Pesquisadores de segurança pública apontam necessidade de ação integrada entre as unidades

  • D
  • Da Redação

Publicado em 5 de março de 2020 às 09:00

- Atualizado há um ano

. Crédito: Foto: Arisson Marinho/CORREIO

A comunidade do Calabar, que fica entre dois bairros nobres de Salvador - Barra e Ondina - foi a primeira a receber uma base comunitária de segurança na Bahia, em 2011. De lá para cá, o Calabar praticamente sumiu do noticiário policial.

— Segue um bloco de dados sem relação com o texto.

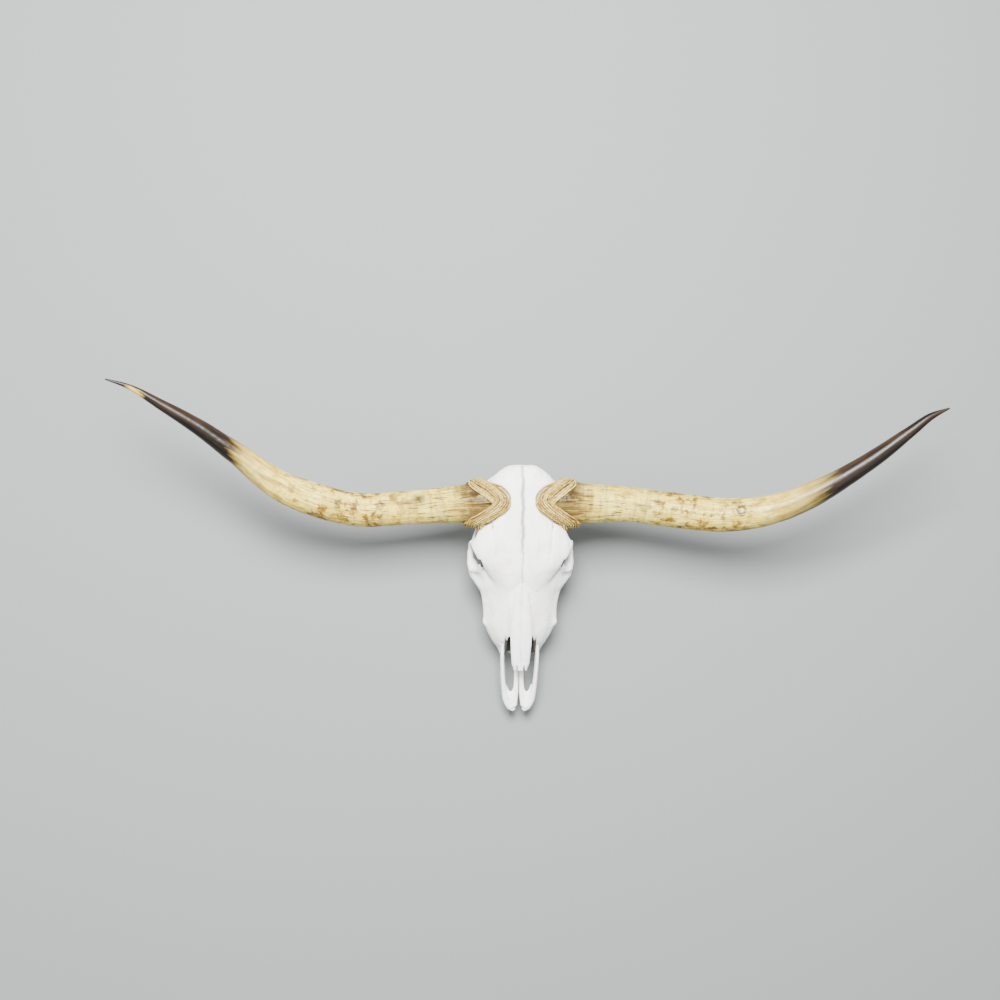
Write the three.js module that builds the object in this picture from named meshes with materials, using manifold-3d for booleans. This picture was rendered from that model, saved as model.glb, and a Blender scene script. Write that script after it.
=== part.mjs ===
// Skull of a longhorn steer without its lower jaw, lying on its cheek teeth and on the two bony
// processes behind them, face up. The horns spread along X and are lashed with cord where they leave
// the head. Millimetres, +Z up; the nose points to -Y. "Left" and "right" are the animal's own, so
// its left side is +X.
import * as THREE from 'three';
import { ParametricGeometry } from 'three/addons/geometries/ParametricGeometry.js';
import { mergeVertices } from 'three/addons/utils/BufferGeometryUtils.js';
import Module from 'manifold-3d';

const wasm = await Module();
wasm.setup();

// ---------------------------------------------------------------- driving dimensions
// Y is counted from the back edge of the poll, X from the middle of the head, Z from the floor.
const SKULL = {
  nasion: -250, // where the forehead meets the nose bones
  nasalTip: -438,
  noseNotch: -351, // back corner of the gap between nose bone and upper jaw
};
const ORBIT = { x: 80, y: -192, z: 131 }; // middle of the eye socket
const HORN_ROOT = { x: 66, y: -81, z: 150, radius: 43.5 };
const TOOTH_ROW = { front: -386, back: -247, gum: 27, foot: 0 };
const JOINT_GAP = 0.4; // clearance between neighbouring pieces
const FINENESS = 1; // bumps smaller than this are left out of the bone
const LEFT = 1;
const RIGHT = -1;

// ---------------------------------------------------------------- shape helpers
const vec = (x, y, z) => new THREE.Vector3(x, y, z);

// Smooth value of one field between stations that are sorted by their position.
function between(stations, at, field) {
  const n = stations.length;
  const rising = stations[n - 1].at > stations[0].at ? 1 : -1;
  let i = 0;
  while (i < n - 2 && (at - stations[i + 1].at) * rising > 0) i += 1;
  const span = stations[i + 1].at - stations[i].at;
  const t = THREE.MathUtils.clamp((at - stations[i].at) / span, 0, 1);
  const slope = (k) => {
    const a = stations[Math.max(k - 1, 0)];
    const b = stations[Math.min(k + 1, n - 1)];
    return (b[field] - a[field]) / (b.at - a.at);
  };
  const p0 = stations[i][field];
  const p1 = stations[i + 1][field];
  const t2 = t * t;
  const t3 = t2 * t;
  return (2 * t3 - 3 * t2 + 1) * p0 + (t3 - 2 * t2 + t) * span * slope(i)
    + (3 * t2 - 2 * t3) * p1 + (t3 - t2) * span * slope(i + 1);
}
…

Dos 17 locais onde há bases na Bahia, apenas lá não são registrados Crimes Violentos Letais Intencionais (CVLIs) desde 2012.

Na última segunda-feira (2), no entanto, a morte de um homem durante uma operação policial chamou a atenção novamente para o Calabar. Para alguns moradores, foi o estopim, uma vez que a comunidade está insatisfeita com as abordagens policiais feitas no local - e elas não partem dos agentes da base comunitária de segurança, mas de policiais de outras tropas.  “A gente não tem o que falar dos policiais da Base. Parecem que fazem parte de uma outra polícia”, disse uma moradora, sob anonimato.

O CORREIO ouviu especialistas sobre as diferentes formas de atuação da polícia. Para o professor Pablo Lira, que integra a equipe do mestrado de Segurança Pública da Universidade de Vila Velha (UVV) e é membro do Fórum Brasileiro de Segurança Pública (FBSP), mesmo nas comunidades pacificadas, há momentos em que apenas a atuação da base comunitária de segurança não é suficiente. É o caso de disputas por territórios por parte do tráfico de drogas ilícitas.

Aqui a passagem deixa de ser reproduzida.